# START OF Material for the task

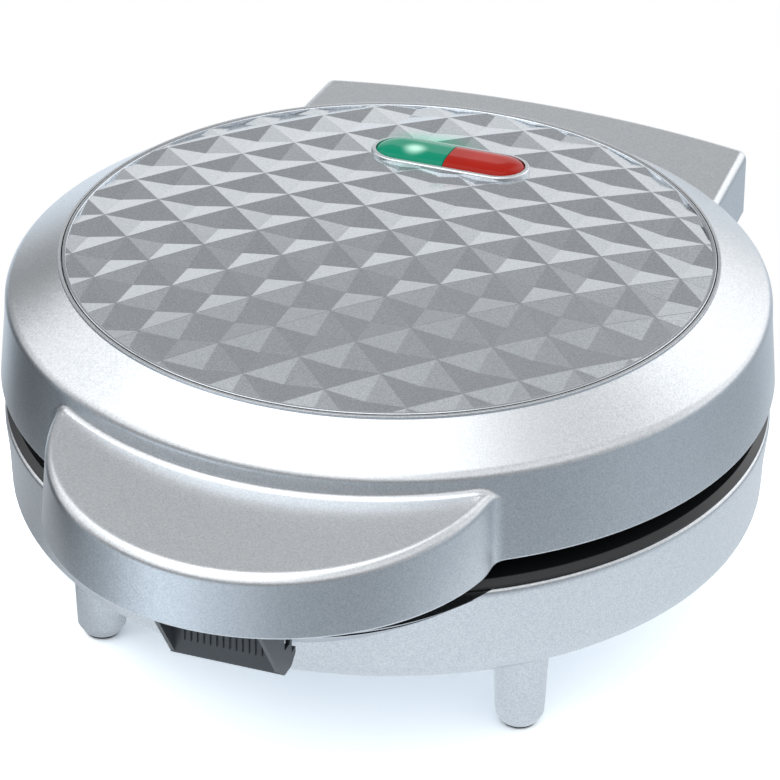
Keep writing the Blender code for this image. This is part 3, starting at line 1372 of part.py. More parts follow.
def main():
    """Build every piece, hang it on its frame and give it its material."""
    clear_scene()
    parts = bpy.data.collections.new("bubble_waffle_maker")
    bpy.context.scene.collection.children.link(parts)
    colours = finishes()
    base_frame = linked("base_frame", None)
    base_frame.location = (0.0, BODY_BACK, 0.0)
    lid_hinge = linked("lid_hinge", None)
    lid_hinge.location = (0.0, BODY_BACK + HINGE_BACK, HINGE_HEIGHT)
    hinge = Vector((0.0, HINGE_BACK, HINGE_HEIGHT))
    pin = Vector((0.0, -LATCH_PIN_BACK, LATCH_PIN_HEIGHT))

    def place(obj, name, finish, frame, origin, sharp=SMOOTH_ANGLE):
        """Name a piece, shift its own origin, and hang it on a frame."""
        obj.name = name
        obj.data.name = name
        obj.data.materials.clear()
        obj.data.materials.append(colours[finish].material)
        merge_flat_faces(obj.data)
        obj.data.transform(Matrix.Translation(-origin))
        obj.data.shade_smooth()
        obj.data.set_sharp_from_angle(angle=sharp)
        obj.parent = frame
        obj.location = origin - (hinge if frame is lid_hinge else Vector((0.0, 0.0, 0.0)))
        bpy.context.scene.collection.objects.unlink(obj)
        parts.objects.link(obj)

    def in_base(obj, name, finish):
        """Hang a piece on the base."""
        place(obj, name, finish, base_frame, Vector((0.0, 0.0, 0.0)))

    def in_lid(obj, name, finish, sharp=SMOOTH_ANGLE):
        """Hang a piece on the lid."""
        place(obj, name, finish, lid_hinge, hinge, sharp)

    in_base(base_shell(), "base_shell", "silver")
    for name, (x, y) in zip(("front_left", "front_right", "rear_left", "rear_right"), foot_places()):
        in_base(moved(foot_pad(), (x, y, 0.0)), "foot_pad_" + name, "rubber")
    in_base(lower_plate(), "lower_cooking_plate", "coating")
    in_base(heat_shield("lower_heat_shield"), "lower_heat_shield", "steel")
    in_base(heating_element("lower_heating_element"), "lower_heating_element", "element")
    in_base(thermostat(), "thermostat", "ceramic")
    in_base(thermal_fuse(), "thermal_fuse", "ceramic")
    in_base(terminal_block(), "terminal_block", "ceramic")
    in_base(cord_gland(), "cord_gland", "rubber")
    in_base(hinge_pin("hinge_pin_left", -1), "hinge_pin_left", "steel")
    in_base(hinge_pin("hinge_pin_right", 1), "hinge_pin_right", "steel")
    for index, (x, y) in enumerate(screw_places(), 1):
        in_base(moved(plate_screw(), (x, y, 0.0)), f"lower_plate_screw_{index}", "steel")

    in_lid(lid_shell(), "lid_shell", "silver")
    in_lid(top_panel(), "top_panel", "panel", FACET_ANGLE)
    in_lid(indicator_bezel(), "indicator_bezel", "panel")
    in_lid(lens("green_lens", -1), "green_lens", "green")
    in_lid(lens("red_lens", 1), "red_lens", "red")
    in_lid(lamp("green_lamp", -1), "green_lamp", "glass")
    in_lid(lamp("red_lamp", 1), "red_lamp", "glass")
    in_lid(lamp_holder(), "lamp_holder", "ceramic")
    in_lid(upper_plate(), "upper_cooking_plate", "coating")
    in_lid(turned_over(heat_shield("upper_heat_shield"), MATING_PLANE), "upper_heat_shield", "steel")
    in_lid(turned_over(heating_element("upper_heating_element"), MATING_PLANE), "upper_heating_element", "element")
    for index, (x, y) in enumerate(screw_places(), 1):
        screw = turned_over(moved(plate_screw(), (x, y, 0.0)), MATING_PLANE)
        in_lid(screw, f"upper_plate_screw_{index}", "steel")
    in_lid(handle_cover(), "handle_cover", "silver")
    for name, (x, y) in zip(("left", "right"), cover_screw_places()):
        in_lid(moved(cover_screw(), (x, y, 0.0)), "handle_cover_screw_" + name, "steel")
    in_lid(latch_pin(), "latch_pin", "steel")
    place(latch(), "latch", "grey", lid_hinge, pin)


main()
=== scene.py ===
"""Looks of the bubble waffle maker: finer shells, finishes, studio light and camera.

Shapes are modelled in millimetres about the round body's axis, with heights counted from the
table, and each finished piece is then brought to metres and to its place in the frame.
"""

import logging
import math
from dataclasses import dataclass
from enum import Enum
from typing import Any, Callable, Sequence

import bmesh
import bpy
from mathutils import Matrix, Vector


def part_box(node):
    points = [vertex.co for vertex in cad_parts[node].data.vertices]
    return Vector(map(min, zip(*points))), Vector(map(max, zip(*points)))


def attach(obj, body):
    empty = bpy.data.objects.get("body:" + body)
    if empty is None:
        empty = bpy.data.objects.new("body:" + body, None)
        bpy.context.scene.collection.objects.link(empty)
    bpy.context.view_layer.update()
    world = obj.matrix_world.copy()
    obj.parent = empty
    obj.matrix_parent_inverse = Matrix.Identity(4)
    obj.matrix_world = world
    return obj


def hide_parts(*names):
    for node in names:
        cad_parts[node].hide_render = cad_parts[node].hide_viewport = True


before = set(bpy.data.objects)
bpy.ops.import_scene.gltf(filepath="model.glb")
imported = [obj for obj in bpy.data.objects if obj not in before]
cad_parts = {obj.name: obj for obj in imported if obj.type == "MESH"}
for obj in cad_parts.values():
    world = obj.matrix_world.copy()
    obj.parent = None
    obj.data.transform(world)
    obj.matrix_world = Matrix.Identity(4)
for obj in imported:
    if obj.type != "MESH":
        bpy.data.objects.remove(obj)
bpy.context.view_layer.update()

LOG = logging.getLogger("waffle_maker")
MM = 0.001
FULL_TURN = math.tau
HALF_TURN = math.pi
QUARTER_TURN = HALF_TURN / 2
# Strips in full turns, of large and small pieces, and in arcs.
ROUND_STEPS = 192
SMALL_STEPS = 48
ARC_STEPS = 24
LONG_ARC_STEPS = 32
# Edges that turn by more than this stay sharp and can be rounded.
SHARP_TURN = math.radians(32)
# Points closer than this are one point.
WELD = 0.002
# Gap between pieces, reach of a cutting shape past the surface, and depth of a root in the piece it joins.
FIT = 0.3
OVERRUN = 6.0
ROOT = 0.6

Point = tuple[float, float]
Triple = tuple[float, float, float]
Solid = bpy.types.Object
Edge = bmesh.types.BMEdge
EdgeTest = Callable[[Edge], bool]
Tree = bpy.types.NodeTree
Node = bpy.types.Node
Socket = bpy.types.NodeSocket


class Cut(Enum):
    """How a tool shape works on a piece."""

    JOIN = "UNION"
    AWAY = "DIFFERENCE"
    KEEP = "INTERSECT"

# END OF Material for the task
# START OF Material for the task

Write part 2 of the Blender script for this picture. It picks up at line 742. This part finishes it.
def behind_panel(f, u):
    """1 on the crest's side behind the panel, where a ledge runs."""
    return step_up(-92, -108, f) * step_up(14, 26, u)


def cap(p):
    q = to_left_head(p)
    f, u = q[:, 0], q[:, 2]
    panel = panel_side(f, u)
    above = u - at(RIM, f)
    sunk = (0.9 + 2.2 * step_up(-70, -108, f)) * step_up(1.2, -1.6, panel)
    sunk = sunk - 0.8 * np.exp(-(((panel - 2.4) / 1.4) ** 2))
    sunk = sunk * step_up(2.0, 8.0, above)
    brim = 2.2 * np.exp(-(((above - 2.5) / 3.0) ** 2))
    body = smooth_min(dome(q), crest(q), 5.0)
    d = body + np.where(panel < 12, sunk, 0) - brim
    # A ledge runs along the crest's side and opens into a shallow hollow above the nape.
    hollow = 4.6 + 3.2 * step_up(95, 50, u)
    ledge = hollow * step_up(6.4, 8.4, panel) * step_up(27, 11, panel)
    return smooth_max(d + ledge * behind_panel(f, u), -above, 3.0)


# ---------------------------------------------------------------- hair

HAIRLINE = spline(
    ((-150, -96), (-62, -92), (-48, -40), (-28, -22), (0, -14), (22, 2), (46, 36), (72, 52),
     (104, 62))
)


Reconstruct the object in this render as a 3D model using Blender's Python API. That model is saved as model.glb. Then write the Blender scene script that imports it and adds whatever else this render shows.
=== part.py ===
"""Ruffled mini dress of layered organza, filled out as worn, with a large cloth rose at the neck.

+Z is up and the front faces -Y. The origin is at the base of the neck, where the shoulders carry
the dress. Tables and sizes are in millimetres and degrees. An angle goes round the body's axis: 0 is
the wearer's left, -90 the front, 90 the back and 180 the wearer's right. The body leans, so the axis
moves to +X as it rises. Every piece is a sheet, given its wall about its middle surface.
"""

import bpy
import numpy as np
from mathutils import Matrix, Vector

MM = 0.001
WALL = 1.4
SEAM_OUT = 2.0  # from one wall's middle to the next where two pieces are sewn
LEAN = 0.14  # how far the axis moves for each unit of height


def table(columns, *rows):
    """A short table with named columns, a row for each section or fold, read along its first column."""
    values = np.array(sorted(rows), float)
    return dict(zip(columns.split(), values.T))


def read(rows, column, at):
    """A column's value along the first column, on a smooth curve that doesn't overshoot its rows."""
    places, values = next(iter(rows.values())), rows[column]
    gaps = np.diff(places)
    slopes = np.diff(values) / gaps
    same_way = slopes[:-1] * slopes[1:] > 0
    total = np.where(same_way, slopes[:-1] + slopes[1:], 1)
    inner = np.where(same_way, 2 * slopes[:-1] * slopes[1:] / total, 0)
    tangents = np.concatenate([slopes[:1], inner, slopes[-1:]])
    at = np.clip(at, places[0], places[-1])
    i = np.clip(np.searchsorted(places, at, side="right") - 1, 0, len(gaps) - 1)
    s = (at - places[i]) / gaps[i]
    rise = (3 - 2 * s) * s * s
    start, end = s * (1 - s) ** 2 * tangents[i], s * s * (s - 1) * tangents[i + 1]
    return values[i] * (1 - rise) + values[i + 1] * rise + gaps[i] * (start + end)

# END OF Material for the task

Your output shall consist solely of the lines from the line with "Keep writing the" to the line with "pin = Vector((0.0, -LATCH_PIN_BACK, LATCH_PIN_HEIGHT))", reproduced exactly, both ends included.

Keep writing the Blender code for this image. This is part 3, starting at line 1372 of part.py. More parts follow.
def main():
    """Build every piece, hang it on its frame and give it its material."""
    clear_scene()
    parts = bpy.data.collections.new("bubble_waffle_maker")
    bpy.context.scene.collection.children.link(parts)
    colours = finishes()
    base_frame = linked("base_frame", None)
    base_frame.location = (0.0, BODY_BACK, 0.0)
    lid_hinge = linked("lid_hinge", None)
    lid_hinge.location = (0.0, BODY_BACK + HINGE_BACK, HINGE_HEIGHT)
    hinge = Vector((0.0, HINGE_BACK, HINGE_HEIGHT))
    pin = Vector((0.0, -LATCH_PIN_BACK, LATCH_PIN_HEIGHT))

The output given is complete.